Harapan kedepannya agar pemerintah lebih berpihak kepada rakyat dengan mengutamakan pembangunan manusia yang inklusif, sesuai dengan amanat Pembukaan UUD 1945 yang menegaskan tujuan untuk mencerdaskan kehidupan bangsa. Dalam konteks ini, penting bagi pemerintah untuk mengedepankan kebijakan yang tidak hanya menguntungkan segelintir pihak, tetapi juga memastikan bahwa seluruh lapisan masyarakat, terutama mereka yang kurang mampu, memiliki akses yang sama terhadap pendidikan berkualitas.
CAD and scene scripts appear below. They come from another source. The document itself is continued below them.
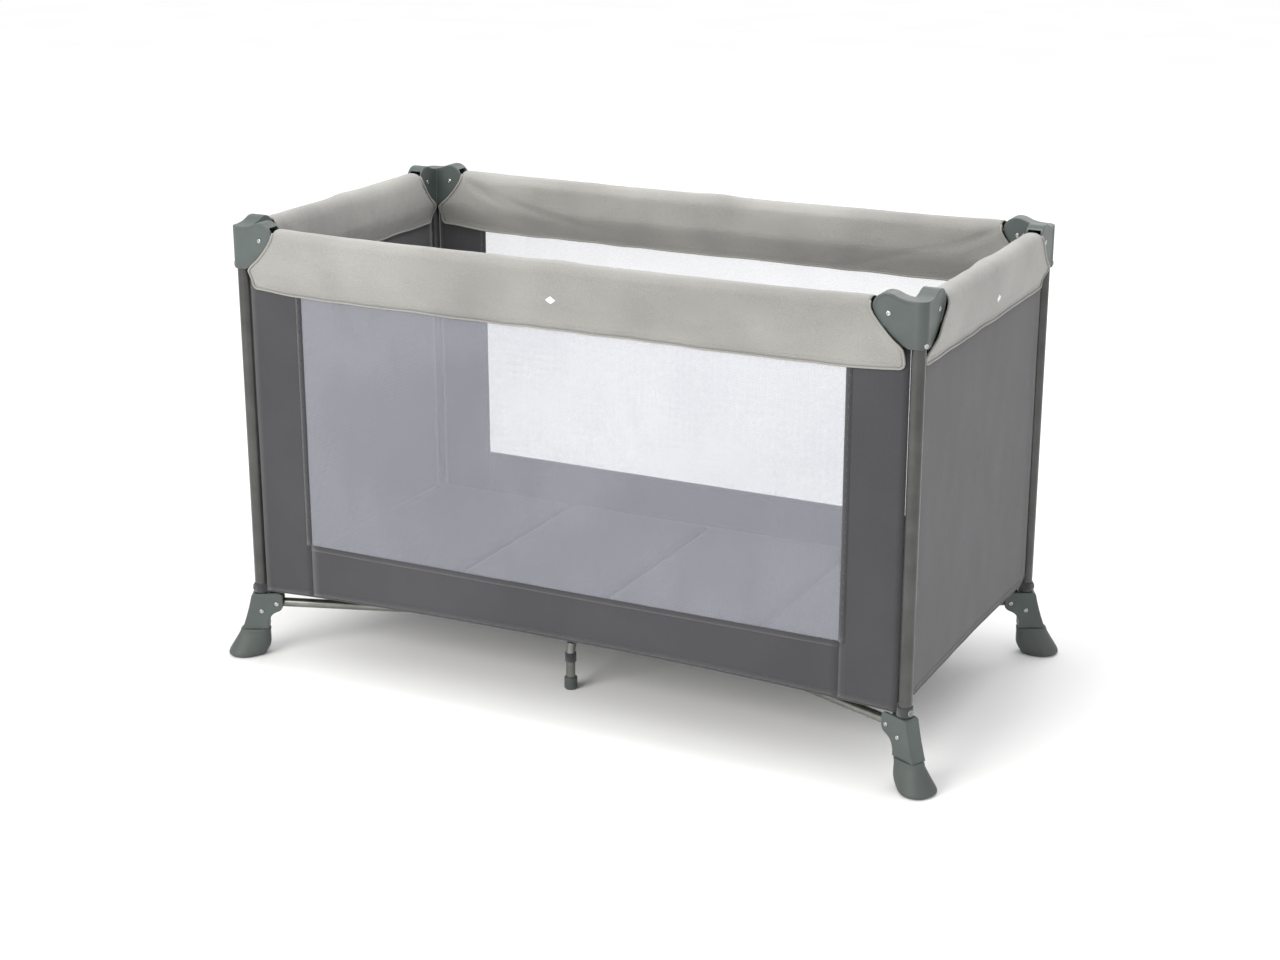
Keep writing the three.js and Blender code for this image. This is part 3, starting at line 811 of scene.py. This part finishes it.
def cover_half(z, bottom):
    """Half the sleeve's thickness at height z below its round top."""
    if z >= COVER_ARC_Z:
        return COVER_HALF * max(1 - ((z - COVER_ARC_Z) / COVER_HALF) ** 2.5, 0.0) ** 0.4
    hem = bottom + 4 * MM
    return HEM_HALF + (COVER_HALF - HEM_HALF) * smooth_step((z - hem) / (712 * MM - hem))


def wrinkle(point, seed):
    """Small hollows and folds of a padded sleeve, in metres."""
    p = Vector(point)
    long_way = noise.noise(Vector((p.x * 5, p.y * 5, p.z * 9 + seed)))
    short_way = noise.noise(Vector((p.x * 22, p.y * 22, p.z * 12 + seed)))
    fine = noise.noise(Vector((p.x * 60, p.y * 60, p.z * 30 + seed)))
    return 1.5 * MM * long_way + 0.7 * MM * short_way + 0.25 * MM * fine


def cover_point(i, x, z, face):
    """A point on side i's cover: face is -1 outside, 1 inside. x runs from the side's first post."""
    span = span_of(i)
    middle = span / 2
    base = cover_bottom(i, x)
    near = min(x, span - x)
    edge = end_gap(z, base)
    reach = 170 * MM
    if near < reach:
        moved = edge + (near - COVER_END) * (reach - edge) / (reach - COVER_END)
        x = moved if x < middle else span - moved
    y = cover_half(z, base) * face
    at_middle = math.exp(-(((x - middle) / (34 * MM)) ** 2))
    upper = smooth_step((z - 695 * MM) / (20 * MM))
    y += face * 1.6 * MM * at_middle * upper
    z += 1.8 * MM * at_middle * smooth_step((z - 740 * MM) / (25 * MM))
    folds = wrinkle((x, y + 0.3 * i, z), 3.1 * i)
    pull = math.exp(-((near - COVER_END) / (60 * MM))) * math.sin((z + 0.6 * near) / (7 * MM))
    swell = folds + 0.5 * MM * pull
    lean = 1.0 if z < COVER_ARC_Z else max(0.0, math.cos((z - COVER_ARC_Z) / COVER_HALF * math.pi / 2))
    fade = smooth_step((z - base) / (20 * MM))
    y += face * swell * lean * (0.35 + 0.65 * fade)
    z += swell * (1 - lean) * 0.8
    return Vector((x, y, z))


def cover_section(i, x):
    """Heights and faces round the sleeve, from the outer hem over the top to the inner hem."""
    base = cover_bottom(i, x)
    levels = [base + (COVER_ARC_Z - base) * k / 22 for k in range(23)]
    arc = [COVER_ARC_Z + COVER_HALF * math.sin(math.pi / 2 * k / 7) for k in range(1, 8)]
    outer = [(z, -1) for z in levels + arc]
    return outer + [(z, 1) for z in reversed((levels + arc)[:-1])]


def cover_stations(i):
    """Evenly spaced places along a cover."""
    span = span_of(i)
    count = 150 if i % 2 == 0 else 80
    return [COVER_END + (span - 2 * COVER_END) * k / (count - 1) for k in range(count)]


for i, (corner, *_) in enumerate(CORNERS):
    side, span, place = SIDES[i], span_of(i), corner_place(i)
    stations = cover_stations(i)
    points = []
    for x in stations:
        points += [cover_point(i, x, z, face) for z, face in cover_section(i, x)]
    columns = len(cover_section(i, 0))
    faces = grid_faces(len(stations), columns)
    cover = turn_outwards(piece(f"{side}_cover_sleeve", points, faces, COVER_CLOTH, place))
    held = {k for k in range(len(points)) if k % columns in (0, 1, columns - 2, columns - 1)}
    held |= set(range(columns)) | set(range(len(points) - columns, len(points)))
    puff(cover, COVER_SWELL, 2.5, sorted(held))
    skin = BVHTree.FromObject(cover, bpy.context.evaluated_depsgraph_get())
    thicken(cover, 1.8 * MM, offset=-1)

    def on_cover(x, z, face, lift):
        """The place on the finished sleeve nearest the pattern's x and z."""
        point = place @ cover_point(i, x, z, face)
        outwards = place.to_3x3() @ Vector((0, face, 0))
        hit = skin.ray_cast(point + outwards * 30 * MM, -outwards)[0]
        return (hit or point) + outwards * lift

    middle = span / 2

    def sewn_on(obj):
        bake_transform(obj)

    sewn_on(cover)
    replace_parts(cover, f"{side}_rail_cover")

    for face, label in ((-1, "outer"), (1, "inner")):
        cut = [z * MM for z in range(766, 676, -4)]
        start, end = COVER_END, span - COVER_END
        path = [cover_point(i, start, z, face) for z in cut]
        corner_turn = [cover_bottom(i, start) + (9 - k) * MM for k in range(10)]
        path += [cover_point(i, start, z, face) for z in corner_turn]
        path += [cover_point(i, x, cover_bottom(i, x), face) for x in stations[1:-1]]
        path += [cover_point(i, end, z, face) for z in reversed(corner_turn)]
        path += [cover_point(i, end, z, face) for z in reversed(cut)]
        beads = [place @ (p + Vector((0, 0.6 * MM * face, 0))) for p in path]
        sewn_on(cord_along(f"{side}_cover_piping_{label}", beads, 1.9 * MM, COVER_PIPING))
        row = [on_cover(x, cover_bottom(i, x) + 9 * MM, face, 0.2 * MM) for x in stations[3:-3]]
        sewn_on(stitches(f"{side}_cover_seam_{label}", [row], THREAD, thickness=1.1 * MM))

    if i in (0, 1):
        flat = []
        steps = 6
        for r in range(steps + 1):
            for c in range(steps + 1):
                u, v = r / steps, c / steps
                x, z = middle + 9 * MM * (u + v - 1), MARK_Z + 6.5 * MM * (v - u)
                flat.append(on_cover(x, z, -1, 0.25 * MM))
        patch = piece(f"{side}_cover_mark", flat, grid_faces(steps + 1, steps + 1), MARK_PRINT)
        sewn_on(thicken(patch, 0.3 * MM))

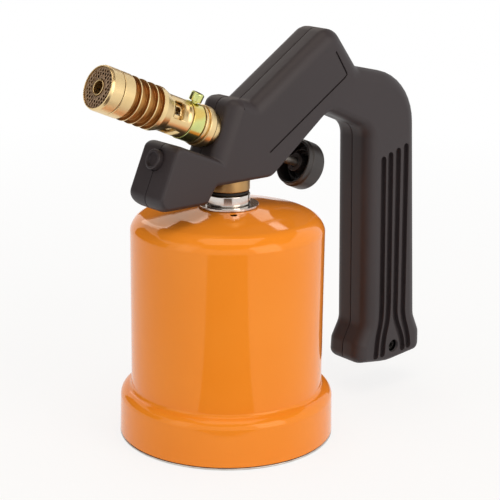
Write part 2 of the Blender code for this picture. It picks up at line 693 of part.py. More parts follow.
def build_cartridge(steel):
    outside = rounded(cartridge_profile(0) + [(0, CARTRIDGE_TOP_Z, 0)])[:-1]
    inside = rounded(
        cartridge_profile(CARTRIDGE_WALL) + [(0, CARTRIDGE_TOP_Z, 0)], CARTRIDGE_RADIUS)[:-1]
    profile = outside + inside[::-1]
    return turned("gas_cartridge", profile, CAN_SEGMENTS, None, steel, closed=False)


def build_neck(chrome, rubber):
    turned(
        "neck_washer",
        tube_profile(BUSH_SHANK_RADIUS + BORE_GAP, WASHER_RADIUS, WASHER_Z,
                     WASHER_Z + WASHER_THICKNESS, BUSH_EDGE / 2),
        TURNED_SEGMENTS, None, chrome)
    clinch_top = NECK_SEAT_Z - SHELL_WALL - FACE_GAP
    clinch_low = clinch_top - BUSH_CLINCH_HEIGHT
    sleeve_low = clinch_low - BUSH_SLEEVE_LENGTH
    corners = (
        (BUSH_BORE_RADIUS, sleeve_low, 0),
        (BUSH_SHANK_RADIUS, sleeve_low, 0),
        (BUSH_SHANK_RADIUS, clinch_low, 0),
        (BUSH_CLINCH_RADIUS, clinch_low, 0),
        (BUSH_CLINCH_RADIUS, clinch_top, 0),
        (BUSH_SHANK_RADIUS, clinch_top, 0),
        (BUSH_SHANK_RADIUS, BUSH_HEAD_Z, 0),
        (BUSH_HEAD_RADIUS, BUSH_HEAD_Z, 0),
        (BUSH_HEAD_RADIUS, BUSH_TOP_Z, BUSH_EDGE),
        (BUSH_BORE_RADIUS, BUSH_TOP_Z, 0),
    )
    turned("neck_bush", rounded(corners), TURNED_SEGMENTS, None, chrome)
    turned(
        "neck_seal",
        tube_profile(BUSH_BORE_RADIUS, SEAL_RADIUS, SEAL_Z, SEAL_Z + SEAL_THICKNESS, SEAL_EDGE),
        TURNED_SEGMENTS, None, rubber)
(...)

Penekanan pada inklusivitas dan pemerataan dalam pendidikan adalah kunci untuk menciptakan masyarakat yang adil dan sejahtera. Pemerintah harus memastikan bahwa kebijakan pendidikan tidak hanya fokus pada aspek profitabilitas dan daya saing institusi, tetapi juga pada pemenuhan hak pendidikan setiap warga negara, tanpa memandang latar belakang ekonomi mereka. Dengan mengedepankan prinsip keadilan dalam kebijakan pendidikan, kita dapat mewujudkan cita-cita bangsa untuk mencerdaskan kehidupan bangsa dan membangun masyarakat yang lebih beradab dan berdaya saing.
Untuk itu, penting bagi pemerintah dan lembagapendidikan untuk melakukan evaluasi menyeluruh terhadap kebijakan UKT dan model pendanaan pendidikan lainnya. Salah satu langkah strategis adalah melakukan konsultasi publik yang melibatkan mahasiswa, orang tua, dan masyarakat luas dalam merumuskan kebijakan pendidikan. Ini akan memastikan bahwa kebijakan yang diambil benar-benar sesuai dengan kebutuhan dan aspirasi masyarakat. Selain itu, pemerintah juga perlu menyediakan skema bantuan keuangan yang lebih fleksibel dan terjangkau untuk mahasiswa dari keluarga kurang mampu, serta memperkuat program beasiswa dan pinjaman pendidikan dengan syarat yang lebih ringan. Implementasi kebijakan yang berbasis pada data dan studi kelayakan yang mendalam juga akan membantu memastikan bahwa setiap kebijakan pendidikan yang diterapkan mampu mengatasi ketidakadilan yang ada.
Jika aksesibilitas pendidikan tinggi dapat diperbaiki dan tidak terbebani oleh kapitalisme, maka bonus demografi yang saat ini menjadi salah satu potensi terbesar Indonesia dapat dimanfaatkan secara maksimal untuk mencapai Indonesia Emas 2045. Pemerintah perlu mengambil langkah-langkah strategis untuk memastikan bahwa pendidikan tinggi menjadi alat utama dalam memajukan bangsa, bukan hanya sebagai komoditas yang diperjualbelikan. Dengan menghilangkan hambatan biaya dan memastikan bahwa semua calon mahasiswa memiliki kesempatan yang sama untuk mengakses pendidikan berkualitas, kita dapat mengoptimalkan potensi bonus demografi untuk mempercepat pertumbuhan ekonomi dan meningkatkan kualitas SDM di seluruh negeri. Pendidikan yang inklusif dan terjangkau akan memungkinkan generasi muda untuk berkontribusi secara penuh dalam pembangunan bangsa dan mencapai cita-cita Indonesia Emas, yaitu menjadi negara maju yang sejahtera dan berdaya saing tinggi. Pemerintah harus memastikan bahwa sistem pendidikan tinggi tidak hanya berfungsi sebagai penghasil tenaga kerja terampil, tetapi juga sebagai pendorong inovasi dan pengembangan keahlian yang beragam, sesuai dengan kebutuhan dan tantangan masa depan.
Dengan demikian, fokus pada aksesibilitas pendidikan yang lebih merata dan inklusif tidak hanya akan meningkatkan kualitas SDM, tetapi juga memperkuat fondasi bagi pertumbuhan ekonomi yang berkelanjutan dan keadilan sosial. Pemerintah, lembaga pendidikan, dan masyarakat perlu bekerja sama untuk menciptakan sistem pendidikan yang adil, berdaya saing, dan mampu memfasilitasi pencapaian cita-cita bersama menuju Indonesia Emas 2045.